Abro la puerta del copiloto y desde el fondo de la medianoche se acerca una arritmia de ladridos. Galopa por la plaza un destello pardo, se precipita un tamborileo de pezuñas, un fuelle de jadeos y como jugando a privarme del sitio Viento salta al asiento. Lo acaricio con regocijada sorpresa. En mi afán por eludir posibles añagazas y asechanzas del hombre de las mil caras, al optar por no volver a casa, había olvidado a mi reciente amigo. Con la excitación del rastreo, al carrera y el reencuentro, ha olvidado sus magulladuras. Aunque en la ciudad yo mismo me encontraré sin techo, y con su compañía y ataviado con las raídas ropas del abuelo compondré la figura arquetípica del mendigo, no puedo sino aceptar su lealtad.
Arranca Pepe. Con Viento en el regazo se me atenúa la tristeza de abandonar el pueblo a escondidas y a medianoche, sin equipaje, como un prófugo. En realidad nunca he pertenecido a ninguna tierra ni a nadie. Mi querencia se reduce a una casa, a la fidelidad de los viejos afectos, a un puñado de recuerdos en gran medida recreados. Y he descargado en Salus buena parte de tristeza. Me asomo para dedicarle un último saludo: lo veo inmóvil, solo en la noche, y retrocede hasta el fondo de la plaza con el brazo levantado y extendido a la nada.
-Bueno, por fin han controlado de verdad el fuego –comenta Pepe al volante. Próximo a su destino, el mentado burdel de carretera, se ha desabrochado los botones superiores de la camisa de volantes para lucir entre la pelambrera del pecho de lobo la virgen auspiciadora de una medalla de plata-. Los bomberos dicen que la otra vez se reavivó por causas naturales, el viento y esta sequedad que tenemos. Todavía no está extinguido del todo, pero ya solo es cuestión de tiempo. Incluso han detenido al culpable de haberlo provocado.
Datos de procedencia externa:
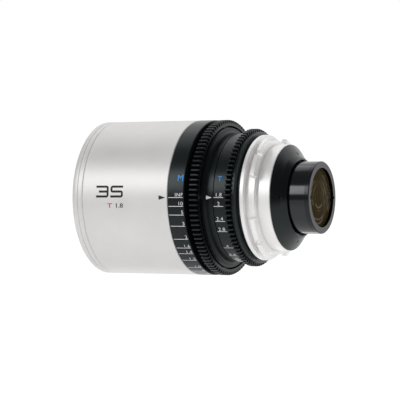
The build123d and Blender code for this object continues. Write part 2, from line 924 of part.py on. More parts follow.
def rear_glass():
    """The cemented pair and the last element, stacked against the rear end ring."""
    radius = rear_tube_bore_radius - lens_gap
    bore = radius - rear_spacer_wall
    last_front = rear_glass_rear - rear_element_edge
    spacer_front = last_front - rear_spacer_length
    joint = spacer_front - doublet_rear_edge
    pair_front = joint - cement_gap - doublet_front_edge
    return {
        "rear_element": make_element(
            last_front, rear_glass_rear, radius, rear_element_front_sag, rear_element_rear_sag
        ),
        "rear_spacer": tube(spacer_front, last_front, radius, bore),
        "doublet_rear": make_element(joint, spacer_front, radius, doublet_joint_sag, doublet_rear_sag),
        "doublet_front": make_element(
            pair_front, joint - cement_gap, radius, doublet_front_sag, doublet_joint_sag
        ),
        "doublet_retaining_ring": tube(
            pair_front - doublet_ring_length,
            pair_front,
            rear_tube_bore_radius - fit_gap,
            bore,
        ),
    }


def make_iris_plate():
    """Fixed plate of the iris cage, with the nine pivot pins of the blades."""
    rear = iris_plate_place + iris_plate_thickness
    plate = tube(
        iris_plate_place,
        rear,
        housing_rear_bore_radius - fit_gap,
        iris_open_radius + iris_plate_step,
    )
    for index in range(blade_count):
        plate += iris_pin(index, 0.0, rear, iris_axial_gap + blade_stack, blade_stud_radius)
    return plate


def iris_pin(index, turn, place, length, radius):
    """A pin on the pivot circle of the iris, turned from blade number index by an angle."""
    angle = math.radians(360.0 * index / blade_count + turn)
    side = blade_pivot_circle_radius * math.cos(angle)
    height = -blade_pivot_circle_radius * math.sin(angle)
    return Pos(place + length / 2, side, height) * Rot(0, 90, 0) * Cylinder(radius, length)


def blade_turn():
    """Angle in degrees that a blade turns about its pivot to close the iris."""
    shift = iris_open_radius - iris_closed_radius
    return 2 * math.degrees(math.asin(shift / (2 * blade_pivot_circle_radius)))


def make_iris_blade(index):
    """One blade: a curved band with an ear for its pivot and one for its drive stud."""
    inner = iris_open_radius
    outer = iris_open_radius + blade_band_width
    middle = (blade_start_angle + blade_end_angle) / 2

    def at(radius, angle):
        return (radius * math.cos(math.radians(angle)), radius * math.sin(math.radians(angle)))

    outline = [
        ThreePointArc(at(inner, blade_start_angle), at(inner, middle), at(inner, blade_end_angle)),
        Line(at(inner, blade_end_angle), at(outer, blade_end_angle)),
        ThreePointArc(at(outer, blade_end_angle), at(outer, middle), at(outer, blade_start_angle)),
        Line(at(outer, blade_start_angle), at(inner, blade_start_angle)),
    ]
    shape = make_face(outline)
    ear_root = outer - blade_ear_radius
    for angle in (0.0, blade_drive_angle):
        ear_arm = Line(at(ear_root, angle), at(blade_pivot_circle_radius, angle))
        shape += SlotCenterToCenter(ear_arm.length, 2 * blade_ear_radius).locate(
            Location((*at((ear_root + blade_pivot_circle_radius) / 2, angle), 0), (0, 0, angle))
        )
    front = iris_plate_place + iris_plate_thickness + iris_axial_gap + index * blade_pitch
    plane = Plane(origin=(front + blade_thickness, 0, 0), x_dir=(0, 1, 0), z_dir=(-1, 0, 0))
    blade = extrude(plane * shape, blade_thickness)
    turn = 360.0 * index / blade_count
    blade = blade.rotate(Axis.X, -turn)
    blade += iris_pin(index, blade_drive_angle, front + blade_thickness, blade_stud_height, blade_stud_radius)
    hole_length = blade_thickness + 2 * blade_stud_height
    return blade - iris_pin(
        index,
        0.0,
        front - blade_stud_height,
        hole_length,
        blade_stud_radius + running_gap,
    )


def drive_slot_point(share):
    """Where a blade's drive stud lies in the turning ring, after a share of the throw."""
    angle = math.radians(blade_turn() * share)
    start = math.radians(blade_drive_angle)
    pivot = blade_pivot_circle_radius
    arm_x = pivot * math.cos(start) - pivot
    arm_y = pivot * math.sin(start)
    x = pivot + arm_x * math.cos(angle) - arm_y * math.sin(angle)
    y = arm_x * math.sin(angle) + arm_y * math.cos(angle)
    back = -math.radians(iris_throw * share)
    return (x * math.cos(back) - y * math.sin(back), x * math.sin(back) + y * math.cos(back))


def make_iris_drive_ring():
    """Ring that turns with the iris ring and swings the blades by nine curved slots."""
    rear = drive_ring_place + drive_ring_thickness
    ring = tube(drive_ring_place, rear, housing_rear_bore_radius - running_gap, drive_ring_bore_radius)
    depth = drive_ring_thickness * drive_slot_depth_share
    plane = Plane(origin=(drive_ring_place + depth, 0, 0), x_dir=(0, 1, 0), z_dir=(-1, 0, 0))
    path = ThreePointArc(drive_slot_point(0.0), drive_slot_point(0.5), drive_slot_point(1.0))
    slot = extrude(plane * SlotArc(path, 2 * (blade_stud_radius + running_gap)), depth + iris_axial_gap)
    for index in range(blade_count):
        ring -= slot.rotate(Axis.X, -360.0 * index / blade_count)
    return ring - radial_pin(
        iris_post_place,
        housing_rear_bore_radius - follower_root_depth,
        housing_rear_bore_radius + overrun,
        iris_post_radius,
        iris_post_clock,
    )


def make_iris_post():
    """Post from the drive ring out into the iris ring's groove."""
    tip = iris_ring_bore_radius + iris_groove_depth - focus_ring_gap
    return radial_pin(
        iris_post_place,
        housing_rear_bore_radius - follower_root_depth,
        tip,
        iris_post_radius,
        iris_post_clock,
    )


def make_rear_guide():
    """Fixed sleeve in the mount that steadies the rear tube."""
    return tube(mount_front_place, rear_guide_rear_place, rear_guide_radius, rear_tube_radius + rear_tube_gap)


def make_rear_cell():
    """Glossy rear tube, flanged at the front, that carries the rear glass."""
    flange_rear = rear_cell_flange_place + rear_cell_flange_thickness
    tube_rear = rear_tube_rear_place - rear_end_ring_length
    seat_radius = rear_tube_bore_radius + rear_end_spigot_wall
    seat_front = tube_rear - rear_end_spigot_length
    return turned(
        (rear_cell_flange_place, rear_tube_bore_radius),
        (rear_cell_flange_place, rear_cell_flange_radius),
        (flange_rear, rear_cell_flange_radius),
        (flange_rear, rear_tube_radius),
        (tube_rear, rear_tube_radius),
        (tube_rear, seat_radius + fit_gap),
        (seat_front, seat_radius + fit_gap),
        (seat_front, rear_tube_bore_radius),
    )


def make_rear_end_ring():
    """End ring that holds the last element, with two notches for a pin spanner."""
    front = rear_tube_rear_place - rear_end_ring_length
    spigot_front = front - rear_end_spigot_length
    ring = turned(
        (spigot_front, rear_tube_bore_radius),
        (spigot_front, rear_tube_bore_radius + rear_end_spigot_wall),
        (front, rear_tube_bore_radius + rear_end_spigot_wall),
        (front, rear_tube_radius),
        (rear_tube_rear_place - rear_edge_chamfer, rear_tube_radius),
        (rear_tube_rear_place, rear_tube_radius - rear_edge_chamfer),
        (rear_tube_rear_place, rear_end_ring_bore_radius),
        (rear_glass_rear, rear_end_ring_bore_radius),
        (rear_glass_rear, rear_tube_bore_radius),
    )
    notch_outer = rear_end_ring_bore_radius + rear_notch_depth
    notch_height = rear_notch_depth + overrun
    notch = Pos(rear_tube_rear_place, 0, notch_outer - notch_height / 2)
    notch *= Box(2 * rear_notch_depth, rear_notch_width, notch_height)
    for angle in clock_angles(rear_notch_count, 0.0):
        ring -= clock(notch, angle)
    return ring


def make_rear_shroud():
    """Black cone from the spigot to the rear tube; its front enters the mount's bore."""
    spigot_outer = spigot_bore_radius - fit_gap
    clamp_front = shroud_waist_place - shroud_clamp_length / 2
    clamp_bore = rear_guide_radius + fit_gap
    tube_clear = rear_tube_radius + rear_tube_gap + shroud_wall / 2
    return turned(
        (shroud_front_place, spigot_outer - shroud_wall),
        (shroud_front_place, spigot_outer),
        (spigot_length, spigot_outer),
        (spigot_length, shroud_cone_radius),
        (shroud_waist_place, shroud_waist_radius),
        (shroud_rear_place, shroud_rear_radius),
        (shroud_rear_place, tube_clear),
        (rear_guide_rear_place, tube_clear),
        (rear_guide_rear_place, clamp_bore),
        (clamp_front, clamp_bore),
        (clamp_front, clamp_bore + shroud_wall),
        (spigot_length, spigot_outer - shroud_wall),
    )


def make_shroud_screws():
    """Grub screws that clamp the shroud on the guide sleeve."""
    outer = shroud_waist_radius - shroud_screw_sink
    screws = [
        radial_pin(shroud_waist_place, rear_guide_radius + fit_gap, outer, shroud_screw_radius, angle)
        for angle in clock_angles(shroud_screw_count, 0.0)
    ]
    return Compound(screws)


def drill_shroud(shroud):
    """The four threaded holes of the shroud's grub screws."""
    for angle in clock_angles(shroud_screw_count, 0.0):
        shroud -= radial_pin(
            shroud_waist_place,
            rear_guide_radius - overrun,
            shroud_waist_radius + overrun,
            shroud_screw_radius + fit_gap,
            angle,
        )
    return shroud


def save(name, shape):
    """Writes one node."""
    if not isinstance(shape, Compound) or len(shape.solids()) == 1:
        shape = shape.solids()[0]
    shape.label = name
    export_step(shape, f"parts/{name}.step")
    volume = sum(solid.volume for solid in shape.solids())
    print(f"{name}: {len(shape.solids())} solid(s), {volume:.1f} mm3")


def main():
    os.makedirs("parts", exist_ok=True)
    save("pl_mount", make_pl_mount())
    save("mount_shim", make_mount_shim())
    save("mount_screws", make_mount_screws())
    save("filter_ring", make_filter_ring())
    save("front_barrel", make_front_barrel())
    save("barrel_lock_ring", make_barrel_lock_ring())
    save("chassis", make_chassis())
    save("cam_retaining_ring", make_cam_retaining_ring())
    save("cam_front_bearing", make_cam_front_bearing())
    save("cam_rear_bearing", make_cam_rear_bearing())
    save("cam_barrel", make_cam_barrel())
    save("focus_ring", make_focus_ring())
    save("focus_gear_ring", make_focus_gear_ring())
    save("focus_screws", make_focus_screws())
    save("focus_stop_lug", make_focus_stop_lug())
    save("focus_stop_pins", make_focus_stop_pins())
    save("index_ring", make_index_ring())
    save("iris_ring", make_iris_ring())
    save("iris_gear_ring", make_iris_gear_ring())
    save("iris_retaining_ring", make_iris_retaining_ring())
    save("optical_housing", make_optical_housing())
    save("follower_pins", make_follower_pins())
    save("front_cell", make_front_cell())
    save("iris_plate", make_iris_plate())
    for index in range(blade_count):
        save(f"iris_blade_{index + 1}", make_iris_blade(index))
    save("iris_drive_ring", make_iris_drive_ring())
    save("iris_post", make_iris_post())
    save("rear_guide", make_rear_guide())
    save("rear_cell", make_rear_cell())
    save("rear_end_ring", make_rear_end_ring())
    save("rear_shroud", drill_shroud(make_rear_shroud()))
    save("shroud_screws", make_shroud_screws())
    for group in (front_glass(), middle_glass(), rear_glass()):
        for name, shape in group.items():
            save(name, shape)


main()
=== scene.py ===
# %% [markdown]
# # A cinema prime lens
# The lens lies on its optical axis, which is X, and points to the left. The camera that it belongs
# to would be on the right, at +X. The CAD model gives every piece its place and its size, so this
# script only adds what CAD leaves out: softened edges, threads, printed scales, glass and finishes.

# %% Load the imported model
import json
import math

import bmesh
import bpy
from mathutils import Matrix, Vector


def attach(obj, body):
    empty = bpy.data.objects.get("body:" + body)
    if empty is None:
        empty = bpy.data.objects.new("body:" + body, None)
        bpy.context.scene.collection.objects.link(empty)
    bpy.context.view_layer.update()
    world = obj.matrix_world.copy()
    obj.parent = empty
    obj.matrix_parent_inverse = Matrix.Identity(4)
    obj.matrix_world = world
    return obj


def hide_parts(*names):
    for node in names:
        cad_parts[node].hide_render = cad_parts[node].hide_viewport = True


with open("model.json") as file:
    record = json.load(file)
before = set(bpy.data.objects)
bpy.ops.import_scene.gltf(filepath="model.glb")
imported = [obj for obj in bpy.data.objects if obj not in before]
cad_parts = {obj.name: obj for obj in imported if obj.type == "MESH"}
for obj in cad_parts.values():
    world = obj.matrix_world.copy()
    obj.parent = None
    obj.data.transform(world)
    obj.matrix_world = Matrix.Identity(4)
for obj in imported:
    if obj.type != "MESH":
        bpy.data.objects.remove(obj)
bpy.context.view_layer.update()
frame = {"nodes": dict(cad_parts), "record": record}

# %% [markdown]
# ## Units and clock angles
# Sizes are written in millimetres, as on a drawing, and become metres once, when a mesh is
# finished. A place is measured along the axis from the mount's seat, and the front is negative. A
# place round the lens is a clock angle: 0 faces the photographer (-Y), 90 is the top.

# %% Units and clock angles
MM = 0.001


def on_clock(place, radius, angle):
    """A point on the lens, in millimetres, from its place on the axis, radius and clock angle."""
    turn = math.radians(angle)
    return Vector((place, -radius * math.cos(turn), radius * math.sin(turn)))


print("a point on top of the axis:", tuple(round(c, 3) for c in on_clock(0.0, 1.0, 90.0)))

# %% [markdown]
# ## Turned metal
# Nearly every piece of a lens comes off a lathe. The direct way to model one is the lathe's own:
# draw half of its section, then spin it round the axis. A subdivided cylinder would need loops
# for each step, and a boolean leaves messy edges. A spin can turn a shape inside out, so its
# normals are recalculated once the doubles of its seam are merged.

# %% A lathe
SPIN_STEPS = 288
SEAM = 1e-4


def spin_section(corners):
    """A bmesh, in millimetres, of a closed half section of (place, radius) corners spun round X."""
    mesh = bmesh.new()
    points = [mesh.verts.new((place, -radius, 0.0)) for place, radius in corners]
    edges = [mesh.edges.new((points[i - 1], points[i])) for i in range(len(points))]
    bmesh.ops.spin(
        mesh,
        geom=points + edges,
        cent=(0, 0, 0),
        axis=(1, 0, 0),
        angle=math.tau,
        steps=SPIN_STEPS,
        use_merge=True,
    )
    bmesh.ops.remove_doubles(mesh, verts=mesh.verts[:], dist=SEAM)
    bmesh.ops.recalc_face_normals(mesh, faces=mesh.faces[:])
    return mesh


print("a spin has", SPIN_STEPS, "steps")

# %% [markdown]
# ## Broken edges
# A real edge is broken by a tenth of a millimetre and catches the light. So every ring of edges
# that turns sharply gets a narrow bevel. A bevel modifier could do it too, but the operator lets
# each piece choose how sharp an edge must be, which spares the slanted walls of a fine thread.

# %% Breaking the edges
EDGE_BREAK = 0.09
SHARP_EDGE = 25.0
STEEP_EDGE = 50.0


def break_edges(mesh, width=EDGE_BREAK, over=SHARP_EDGE):
    """Bevels each edge that turns by more than an angle in degrees."""
    least = math.radians(over)
    sharp = [e for e in mesh.edges if len(e.link_faces) == 2 and e.calc_face_angle() > least]
    bmesh.ops.bevel(
        mesh,
        geom=sharp,
        offset=width,
        offset_type="OFFSET",
        segments=2,
        profile=0.5,
        affect="EDGES",
        clamp_overlap=True,
        material=-1,
    )


print("edges are broken by", EDGE_BREAK, "mm")

# %% [markdown]
# ## From a bmesh to a piece
# Each piece is a named object at the origin, with its place in its mesh. It rides on a body, so it
# moves when that body does. Smooth shading with weighted normals keeps the wide walls even and
# lets only the narrow bevels round over, which more loops would do at a higher cost.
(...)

-Ah, no sabía. Estos días he estado algo aislado.
-Ha sido el Farias. No sé si lo conoces, es el tonto del pueblo, ése que a todo el mundo le pide un puro. Él mismo ha confesado.
-Si está trastornado, puede que su confesión no sea tan fiable.
-Han encontrado gasolina en su choza. Lo indignante es todo lo que en la plaza se ha dicho en contra del Tuerto, el dueño de las tierras –quizá por la pasión o por la cercanía del local, conduce con intensidad inusitada, los nudillos se le blanquean de tanto apretar el volante, vibra el asiento y venciéndose a uno y otro lado traza con el cuerpo el dibujo de las curvas-. Que si quemó la alameda para que se la recalificaran, que si tenía la madera asegurada por encima de su precio, que si prendió el depósito de neumáticos para vengarse del dueño, en fin… Y cuando supieron que el Tuerto estaba de viaje  dijeron que era una coartada y que había encomendado prender el fuego a un cómplice. Algunos incluso se han atrevido a mencionar a Salus. Como el pobre es como es, todos se ceban en él. En cuanto pasa algo lo convierten en el chivo expiatorio. Y ahora, con la detención del Farias, nadie se acuerda de haber dicho nada… ¿Ves esa luz roja? Salus dice que andas justo de parné.
-Sí, te espero aquí.
-Yo también tengo el presupuesto ajustado, así que  no será más de media hora.